Warwick Farm is incredibly lucky to have attracted Sunline, on her way to Dubai, after last year's prevaracations forced her connections to skip Sydney altogether.
But its grand for Sydneysiders who took the Desert Sun-Songline bay to their hearts from the time she put together three back-to-back Group victories on her first trans-Tasman foray as a three-year-old.
Sunline is a freak because she is close to bullet proof, getting out in front and avoiding the traffic that has so often undone the Knot. She wins on dry or wet, setting her own furious pace and breaking the hearts, almost literally, of those behind.
It is useful to recall the fates of quality horses who competed with her last spring when she looked bigger and stronger than ever.

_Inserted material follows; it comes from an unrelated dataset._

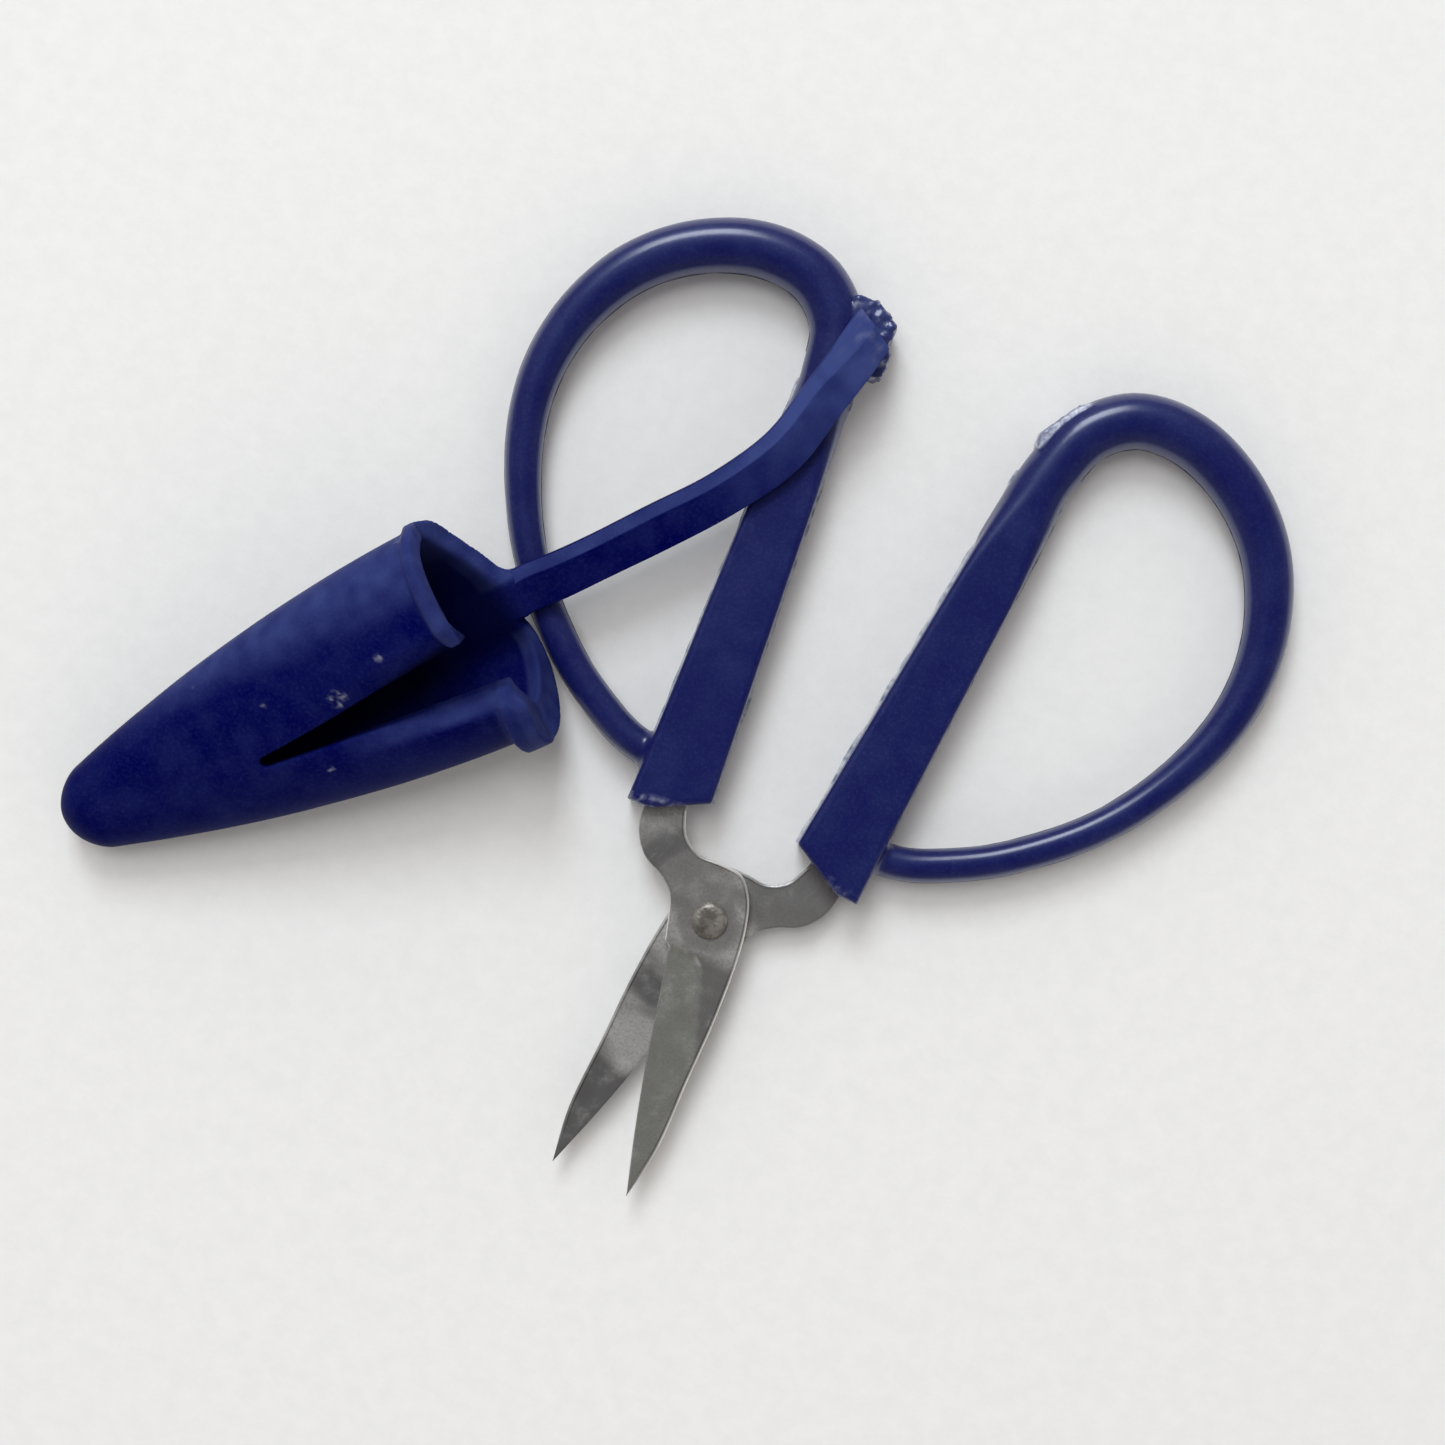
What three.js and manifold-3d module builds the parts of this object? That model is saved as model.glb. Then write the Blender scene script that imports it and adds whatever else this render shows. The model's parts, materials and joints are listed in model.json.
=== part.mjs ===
// Thread snips with a tethered blade cap, lying half open on a flat surface. Millimetres, +Z up.
// The blades point along -Y and the finger loops along +Y. One half is drawn closed, with its tip on the
// centre line and the pivot at the origin, and the other half is the same half turned over about +Y.
import * as THREE from "three";
import { mergeVertices } from "three/addons/utils/BufferGeometryUtils.js";
import Module from "manifold-3d";

const wasm = await Module();
wasm.setup();

// Driving dimensions.
const HALF_OPENING = THREE.MathUtils.degToRad(8.1); // each half is turned this far from closed
const MID_PLANE = 3.0; // height of the plane between the two blade plates
const PLATE_THICKNESS = 1.3;
const PLATE_GAP = 0.2; // running gap between the two plates
const RIVET_SHANK_RADIUS = 1.45;
const RIVET_HOLE_RADIUS = 1.54;
const RIVET_HEAD_RADIUS = 1.95;
const RIVET_HEAD_HEIGHT = 0.75;
const GRIP_THICKNESS = 6.0;
const GRIP_EDGE_ROUNDING = 1.1;
const TANG_CLEARANCE = 0.3;
const LEFT_LOOP_SCALE = 0.978; // the left loop came out of its mould a little smaller
const RIGHT_LOOP_SCALE = 1.0;
const STRAP_WIDTH = 4.9;
const STRAP_THICKNESS = 1.8;
const STRAP_JOINT_GAP = 0.35; // between the strap's pieces, where the strap bends
const CAP_LENGTH = 50.4; // along its axis, at the middle of the mouth
const CAP_WALL = 1.6;
const CAP_YAW = THREE.MathUtils.degToRad(-41);
const CAP_PITCH = THREE.MathUtils.degToRad(9.6); // the mouth is propped up on the strap and the loop
const CAP_ROLL = THREE.MathUtils.degToRad(18);
const CAP_TIP = new THREE.Vector3(-66.7, -19.1, 3.2); // outer end of the cap's axis

const STEEL = { color: 0x8d8c88, roughness: 0.38, metalness: 1.0 };
const RIVET_STEEL = { color: 0x9b958c, roughness: 0.45, metalness: 1.0 };
const GLOSS_NAVY = { color: 0x1b1d55, roughness: 0.22, metalness: 0.0 };
const SATIN_NAVY = { color: 0x181a4a, roughness: 0.5, metalness: 0.0 };

const vec2 = (x, y) => new THREE.Vector2(x, y);
const vec3 = (x, y, z) => new THREE.Vector3(x, y, z);

// A closed geometry as a solid that can be joined and cut.
function solidOf(geometry) {
  const bare = geometry.clone();
  bare.deleteAttribute("normal");
  bare.deleteAttribute("uv");
  const merged = mergeVertices(bare, 1e-4);
  return new wasm.Manifold(
    new wasm.Mesh({
      numProp: 3,
      vertProperties: new Float32Array(merged.attributes.position.array),
      triVerts: new Uint32Array(merged.index.array),
    }),
  );
}

function geometryOf(solid) {
  const mesh = solid.getMesh();
  const geometry = new THREE.BufferGeometry();
  geometry.setAttribute("position", new THREE.BufferAttribute(mesh.vertProperties, 3));
  geometry.setIndex(new THREE.BufferAttribute(mesh.triVerts, 1));
  geometry.computeVertexNormals();
  return geometry;
}

function namedMesh(name, geometry, finish) {
  const mesh = new THREE.Mesh(geometry, new THREE.MeshStandardMaterial(finish));
  mesh.name = name;
  return mesh;
}

// Skins a row of rings, each with the same number of points, and closes both ends with a fan.
// Each ring runs clockwise to someone who looks along the row.
function loft(rings) {
  const sides = rings[0].length;
  const positions = rings.flatMap((ring) => ring.flatMap((p) => [p.x, p.y, p.z]));
  const index = [];
  for (let r = 0; r + 1 < rings.length; r += 1) {
    for (let s = 0; s < sides; s += 1) {
      const a = r * sides + s;
      const b = r * sides + ((s + 1) % sides);
      index.push(b, a, a + sides, b, a + sides, b + sides);
    }
  }
  [0, rings.length - 1].forEach((r) => {
    const middle = rings[r].reduce((sum, p) => sum.add(p), vec3(0, 0, 0)).divideScalar(sides);
    const hub = positions.length / 3;
    positions.push(middle.x, middle.y, middle.z);
    for (let s = 0; s < sides; s += 1) {
      const a = r * sides + s;
      const b = r * sides + ((s + 1) % sides);
      index.push(...(r === 0 ? [a, b, hub] : [b, a, hub]));
    }
  });
  const geometry = new THREE.BufferGeometry();
  geometry.setAttribute("position", new THREE.Float32BufferAttribute(positions, 3));
  geometry.setIndex(index);
  return geometry;
}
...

Fairway took a nose decision off her on a shifting track at Melbourne and was, to put it mildly, completely rooted for the rest of the season. Grand campaigner Diatribe battled away for second in the Cox Plate and barely fired a shot in the Melbourne Cup for which he was favourite.
Last year's Cox Plate performance, in a race rated the true test of Australasian horseflesh, was nothing short of phenomenal. She won by about seven lengths, and besides cruelling Diatribe's Cup hopes forced the talented Sky Heights to abort his spring campaign.
It is a style reminiscent of Might and Power who was able to physically hurt opponents who had the temerity to challenge his superiority.
Sydneysiders might not see Sunline again. It's Dubai next month, then a Melbourne campaign aimed at a third Cox Plate and, from there, who knows? Both the UK and US have been mentioned in dispatches.
She, alone, will be worth the price of admission.
Tie The Knot has run second to Sunline on two occassions and been blow away in a Cox Plate showdown but the mare just might be vulnerable next Saturday. She has only one start under her belt; is getting bigger and older, meaning while she might be even more brutal at peak she could take longer getting there; plus, no question, her connections have bigger fish to fry than the Apollo Stakes at Warwick Farm.
Knot fans will be hoping so but don't bet on it.